> Problem:
Give only the number of lines in the data that contain the word "FreeCAD".

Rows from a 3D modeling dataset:
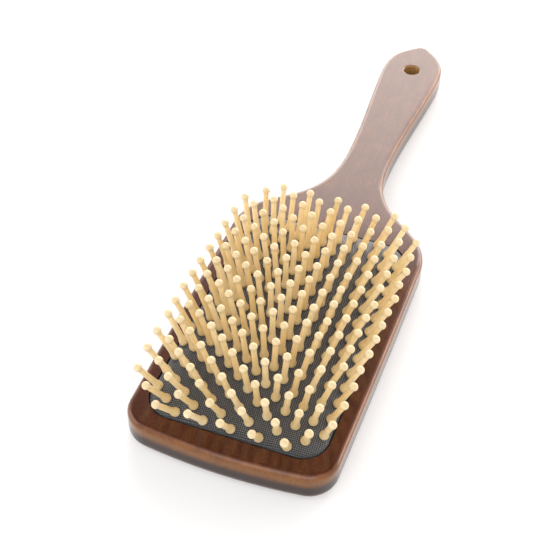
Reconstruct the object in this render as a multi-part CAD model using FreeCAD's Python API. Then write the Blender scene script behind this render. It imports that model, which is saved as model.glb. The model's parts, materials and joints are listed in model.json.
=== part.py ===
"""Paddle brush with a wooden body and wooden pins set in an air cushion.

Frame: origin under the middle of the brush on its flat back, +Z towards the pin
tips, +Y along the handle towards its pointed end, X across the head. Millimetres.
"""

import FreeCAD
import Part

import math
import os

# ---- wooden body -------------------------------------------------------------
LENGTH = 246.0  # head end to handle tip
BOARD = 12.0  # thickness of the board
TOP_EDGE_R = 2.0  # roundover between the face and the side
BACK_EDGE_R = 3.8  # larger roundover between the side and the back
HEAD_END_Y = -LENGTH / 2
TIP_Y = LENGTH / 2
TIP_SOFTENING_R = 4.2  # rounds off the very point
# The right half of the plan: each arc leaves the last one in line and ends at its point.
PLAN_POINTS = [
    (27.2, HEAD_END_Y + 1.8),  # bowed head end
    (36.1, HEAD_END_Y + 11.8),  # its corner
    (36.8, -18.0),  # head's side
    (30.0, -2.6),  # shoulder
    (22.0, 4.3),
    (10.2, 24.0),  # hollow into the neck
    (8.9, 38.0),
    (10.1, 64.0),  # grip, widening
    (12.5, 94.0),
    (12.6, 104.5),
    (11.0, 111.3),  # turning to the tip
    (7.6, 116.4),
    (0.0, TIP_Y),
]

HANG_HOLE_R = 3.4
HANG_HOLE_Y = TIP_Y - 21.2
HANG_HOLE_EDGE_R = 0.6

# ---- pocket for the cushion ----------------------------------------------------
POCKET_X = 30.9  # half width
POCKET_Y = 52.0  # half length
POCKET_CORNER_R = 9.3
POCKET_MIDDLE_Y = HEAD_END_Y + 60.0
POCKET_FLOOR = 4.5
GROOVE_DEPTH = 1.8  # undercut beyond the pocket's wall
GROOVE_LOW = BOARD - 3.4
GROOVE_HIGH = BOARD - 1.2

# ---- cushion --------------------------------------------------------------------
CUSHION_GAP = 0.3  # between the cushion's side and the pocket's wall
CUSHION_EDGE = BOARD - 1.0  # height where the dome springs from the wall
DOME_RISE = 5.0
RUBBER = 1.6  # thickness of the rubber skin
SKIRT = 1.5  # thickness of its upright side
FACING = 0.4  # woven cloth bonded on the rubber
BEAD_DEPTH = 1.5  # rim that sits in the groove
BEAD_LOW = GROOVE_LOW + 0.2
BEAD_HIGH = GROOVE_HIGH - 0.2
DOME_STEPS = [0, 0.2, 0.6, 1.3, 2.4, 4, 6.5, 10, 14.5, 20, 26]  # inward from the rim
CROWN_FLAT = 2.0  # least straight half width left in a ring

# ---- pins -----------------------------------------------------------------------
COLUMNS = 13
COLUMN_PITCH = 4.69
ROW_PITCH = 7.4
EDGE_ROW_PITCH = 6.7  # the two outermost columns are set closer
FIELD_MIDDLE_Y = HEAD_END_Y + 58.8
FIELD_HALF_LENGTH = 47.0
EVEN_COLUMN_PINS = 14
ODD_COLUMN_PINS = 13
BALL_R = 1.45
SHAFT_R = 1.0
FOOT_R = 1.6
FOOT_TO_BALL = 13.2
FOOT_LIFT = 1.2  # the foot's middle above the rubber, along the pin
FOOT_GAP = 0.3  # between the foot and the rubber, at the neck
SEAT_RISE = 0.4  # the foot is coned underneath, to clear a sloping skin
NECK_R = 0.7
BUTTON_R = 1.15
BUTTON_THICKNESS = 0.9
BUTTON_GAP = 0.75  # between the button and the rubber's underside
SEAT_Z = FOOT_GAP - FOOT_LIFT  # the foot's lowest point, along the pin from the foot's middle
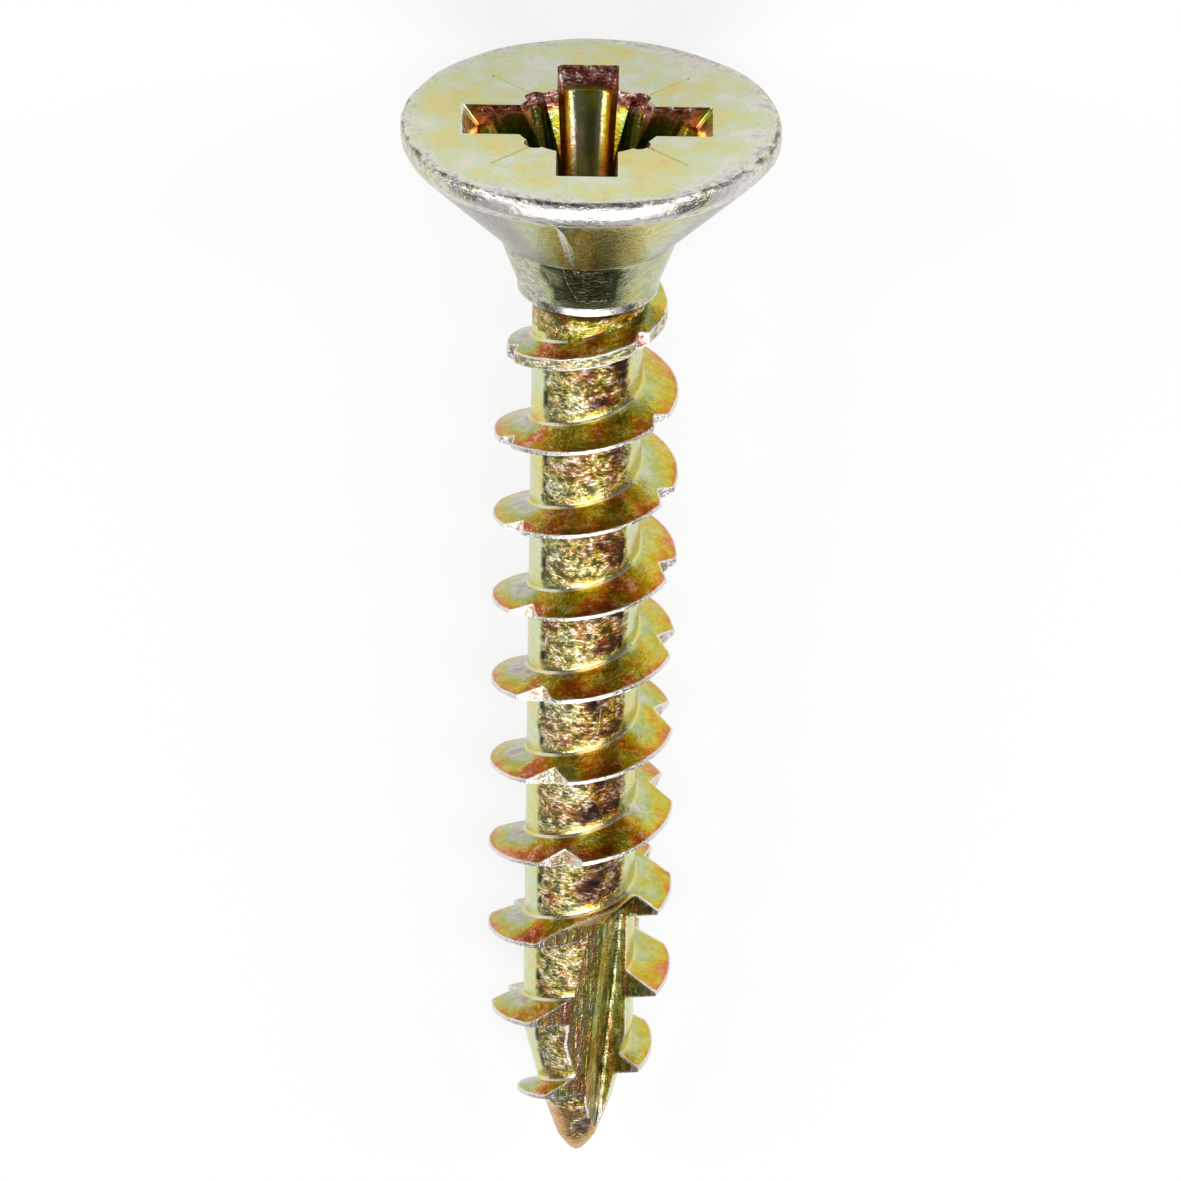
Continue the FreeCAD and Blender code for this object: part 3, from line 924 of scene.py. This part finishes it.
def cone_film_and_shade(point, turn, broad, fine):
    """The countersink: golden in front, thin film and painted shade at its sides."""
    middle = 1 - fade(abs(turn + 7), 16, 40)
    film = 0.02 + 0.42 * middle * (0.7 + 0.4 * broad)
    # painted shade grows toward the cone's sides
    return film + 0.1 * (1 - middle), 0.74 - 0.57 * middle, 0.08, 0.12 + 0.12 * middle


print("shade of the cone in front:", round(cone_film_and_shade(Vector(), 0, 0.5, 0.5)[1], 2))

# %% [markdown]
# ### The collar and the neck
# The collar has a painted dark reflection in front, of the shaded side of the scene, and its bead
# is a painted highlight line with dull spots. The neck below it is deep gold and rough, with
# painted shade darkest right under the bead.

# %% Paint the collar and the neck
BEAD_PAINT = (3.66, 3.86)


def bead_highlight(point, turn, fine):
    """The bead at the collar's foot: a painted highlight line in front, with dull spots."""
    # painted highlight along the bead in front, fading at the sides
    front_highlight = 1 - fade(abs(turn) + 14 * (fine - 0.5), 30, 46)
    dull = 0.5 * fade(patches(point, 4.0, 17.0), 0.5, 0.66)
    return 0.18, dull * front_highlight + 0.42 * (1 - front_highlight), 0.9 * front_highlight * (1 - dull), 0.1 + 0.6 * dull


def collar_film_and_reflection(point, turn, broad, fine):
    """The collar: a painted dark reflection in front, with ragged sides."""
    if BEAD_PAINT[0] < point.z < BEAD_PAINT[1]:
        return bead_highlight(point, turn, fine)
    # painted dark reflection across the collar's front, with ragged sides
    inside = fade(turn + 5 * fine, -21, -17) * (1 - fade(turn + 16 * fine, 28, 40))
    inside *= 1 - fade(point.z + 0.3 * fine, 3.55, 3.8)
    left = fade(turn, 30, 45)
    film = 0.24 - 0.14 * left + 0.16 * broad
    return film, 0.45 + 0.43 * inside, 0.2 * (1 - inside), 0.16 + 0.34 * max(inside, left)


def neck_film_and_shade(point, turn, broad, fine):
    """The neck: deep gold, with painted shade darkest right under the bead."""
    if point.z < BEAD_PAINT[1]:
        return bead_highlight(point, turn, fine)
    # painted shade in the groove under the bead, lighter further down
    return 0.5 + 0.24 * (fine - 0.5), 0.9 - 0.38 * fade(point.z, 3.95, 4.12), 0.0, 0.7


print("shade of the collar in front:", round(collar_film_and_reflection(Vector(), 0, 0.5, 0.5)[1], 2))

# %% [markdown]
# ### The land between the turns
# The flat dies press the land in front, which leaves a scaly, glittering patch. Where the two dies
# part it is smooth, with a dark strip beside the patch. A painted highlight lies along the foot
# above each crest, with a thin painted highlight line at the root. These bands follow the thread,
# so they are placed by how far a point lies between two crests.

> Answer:
3